Episode 4, In which Tammy salutes General Public upon the occasion of his retirement

General Public, sitting on the steps of the British Museum

“General Public,” sitting on the steps of the British Museum

The British Museum, London

Exhibit designers make all kinds of decisions to help visitors navigate through curators’ and educators’ plans for their learning. Linear narrative? Limit directional choices by making spaces narrower! Need to impress with a monumental message? Open up that gallery so visitors can see it all at once! Need visitors to go right? Put in a curved wall for them to flow by like water! There seems to be no end to design options for nudging visitors in the direction we want them to go.

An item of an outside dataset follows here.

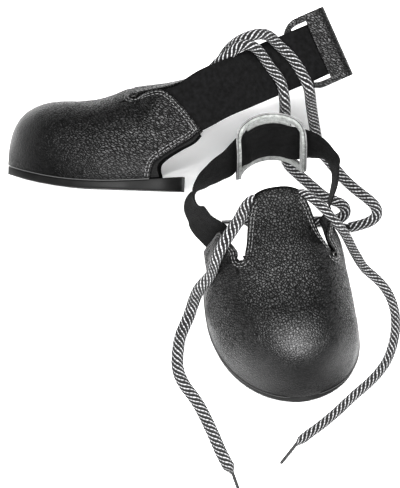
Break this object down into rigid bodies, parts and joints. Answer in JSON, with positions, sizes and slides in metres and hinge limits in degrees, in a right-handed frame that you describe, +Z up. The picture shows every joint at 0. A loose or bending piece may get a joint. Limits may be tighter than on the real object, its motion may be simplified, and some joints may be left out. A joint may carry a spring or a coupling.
{
  "type": "safety shoe covers",
  "caption": "Pair of black leather toe-cap overshoes on half soles, each with an elastic heel strap, a slotted heel piece and a lace through the tongue.",
  "frame": {"origin": "middle of the pair's outline on the floor, without the laces", "axes": "+Z up from the floor, +X to the right and +Y to the back as the picture shows the pair; the right cover's toe points along -Y"},
  "size_m": [0.2878, 0.3674, 0.1207],
  "materials": {
    "leather": "black full-grain leather with a fine pebbled grain and a low sheen",
    "rubber": "dull black moulded rubber",
    "steel": "pressed steel, hidden inside the toe",
    "lining": "thin dark woven lining",
    "elastic": "wide black ribbed elastic",
    "felt": "soft grey felt with a fuzzy surface",
    "lace": "flat tubular braid, black with pale slanting stripes",
    "aglet": "thin dark plastic tip"
  },
  "bodies": {
    "root": {"right_sole": "rubber", "right_vamp": "leather", "right_toe_cap": "steel", "right_outer_lining": "lining", "right_inner_lining": "lining", "right_heel_leather": "leather", "right_heel_felt": "felt", "right_strap": "elastic", "left_sole": "rubber", "left_vamp": "leather", "left_toe_cap": "steel", "left_outer_lining": "lining", "left_inner_lining": "lining", "left_heel_leather": "leather", "left_heel_felt": "felt", "left_strap": "elastic", "right_lace_outer": "lace", "right_lace_outer_aglet": "aglet", "right_lace_inner": "lace", "right_lace_inner_aglet": "aglet", "left_lace_outer": "lace", "left_lace_outer_aglet": "aglet", "left_lace_inner": "lace"}
  },
  "joints": []
}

The problem with all of them is that dyspeptic yet high-ranking old soldier General Public, the fickle, powerful fellow whom museum professionals study, love, and complain about. No matter when that beautiful, expensive, well-lit curved stopwall tells him to go right, he’s got other ideas. Maybe he’ll go right, maybe he’ll go left. When General Public comes up among museum professionals, it’s usually because he’s done something we don’t like (e.g. fail to read our long labels, sit on the floor in a gallery with no seats, or get fingerprints all over our clean plexi…geez-louise General Public, do you have to eat ice cream before pointing at objects?!).

In our field today, we know there is no one public, some mass of humanity that can be used as a catch-all for all museum users, and yet this fiction of General Public persists. Sometimes people do have behaviors in common that tempt us to treat them as a mass, but conceiving of museum users as an undifferentiated mass will lead us to ignore the very richness, the complexity, and diversity they bring to public institutions. If we let General Public stand in for all visitors, we miss opportunities to communicate effectively with people of differing abilities, experiences, concerns, and motivations for learning.

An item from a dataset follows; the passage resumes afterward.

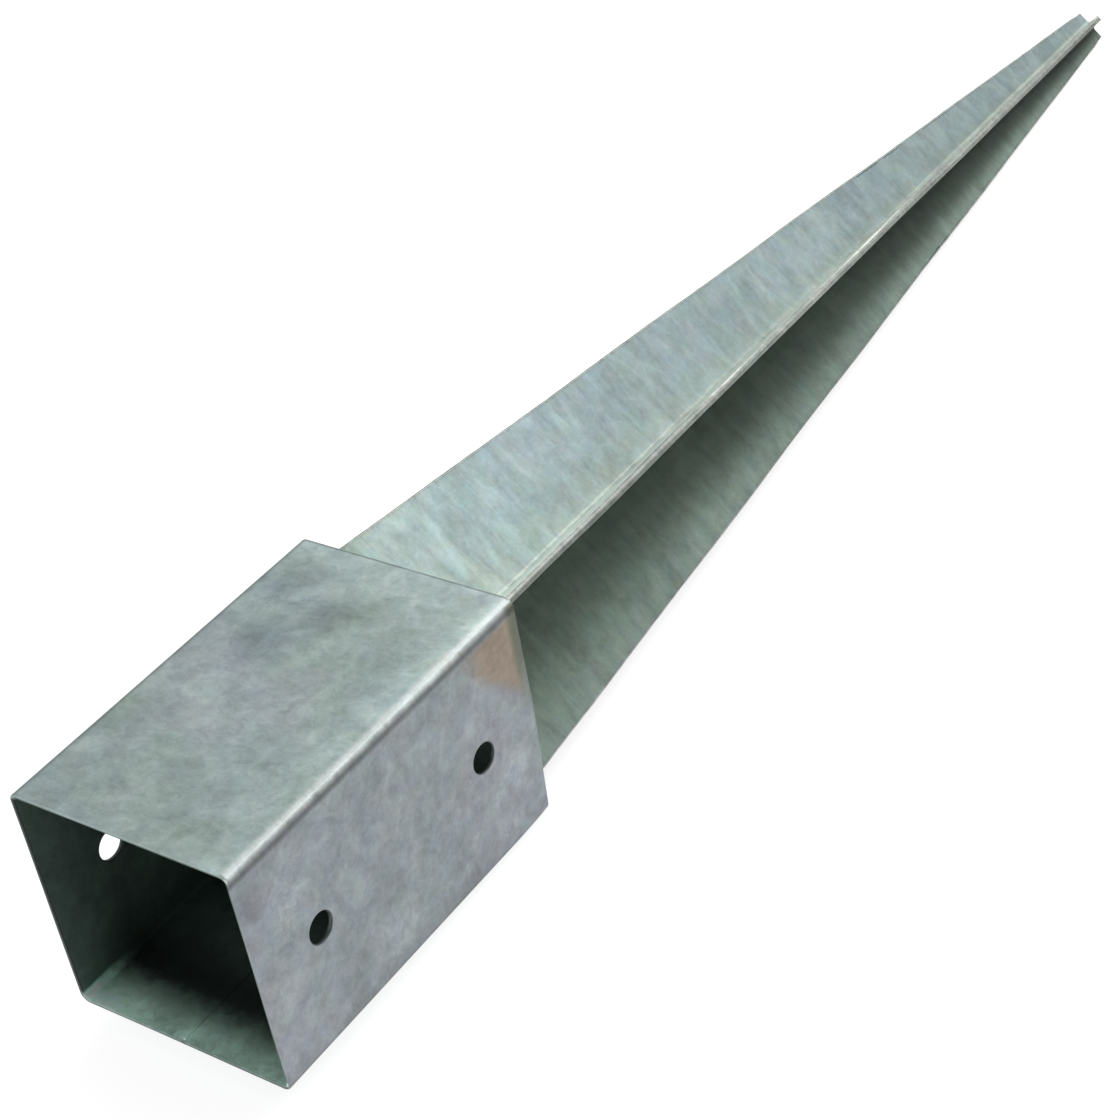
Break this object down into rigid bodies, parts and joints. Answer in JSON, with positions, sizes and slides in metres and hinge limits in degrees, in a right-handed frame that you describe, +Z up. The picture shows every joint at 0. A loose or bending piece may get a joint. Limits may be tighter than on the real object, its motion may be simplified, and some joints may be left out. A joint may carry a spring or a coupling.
{
  "type": "post spike",
  "caption": "Drive-in post support: a square sheet-steel socket with side fixing holes on a long tapered spike of cross-shaped section.",
  "frame": {"origin": "middle of the bounding box's underside: the floor that the spike lies on", "axes": "+X across the socket through the holes, +Y along the length from the mouth to the point, +Z up. The part lies at rest on the socket's lower back edge and the two lower wing tips, so its own axis points 4.18 degrees below +Y"},
  "size_m": [0.1, 0.7522, 0.1114],
  "materials": {
    "galvanised_sheet": "hot-dip galvanised, clouded, half matt",
    "galvanised_weld": "weld bead under zinc, half matt"
  },
  "bodies": {
    "root": {"socket": "galvanised_sheet", "base_plate": "galvanised_sheet", "spike_angle_top": "galvanised_sheet", "spike_angle_right": "galvanised_sheet", "spike_angle_bottom": "galvanised_sheet", "spike_angle_left": "galvanised_sheet", "socket_seam_weld": "galvanised_weld", "base_plate_weld": "galvanised_weld", "spike_root_welds": "galvanised_weld", "wing_edge_welds": "galvanised_weld"}
  },
  "joints": []
}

At The British Museum, I took a photo of visitors sitting all over the steps behind a sign that clearly says “Hey! No sitting on the steps, dumbass!” (Translated to American English by me.) I submit that the least productive response that professionals can make to such a seating situation is to bemoan the bad behavior of General Public and walk away grumping, wishing we had gone into a more lucrative field that didn’t involve so many…people. Maybe a better solution is to find a way to provide seating in a place that won’t be a problem if a fire alarm sounds. Lots of people, but not all of them, need a bit of a rest after a museum visit. Give these folks a place to rest their bums (American English translation: give them a place to park their asses).

So let’s just salute General Public one last time and let him retire to some rest. He’s just seen too much battle.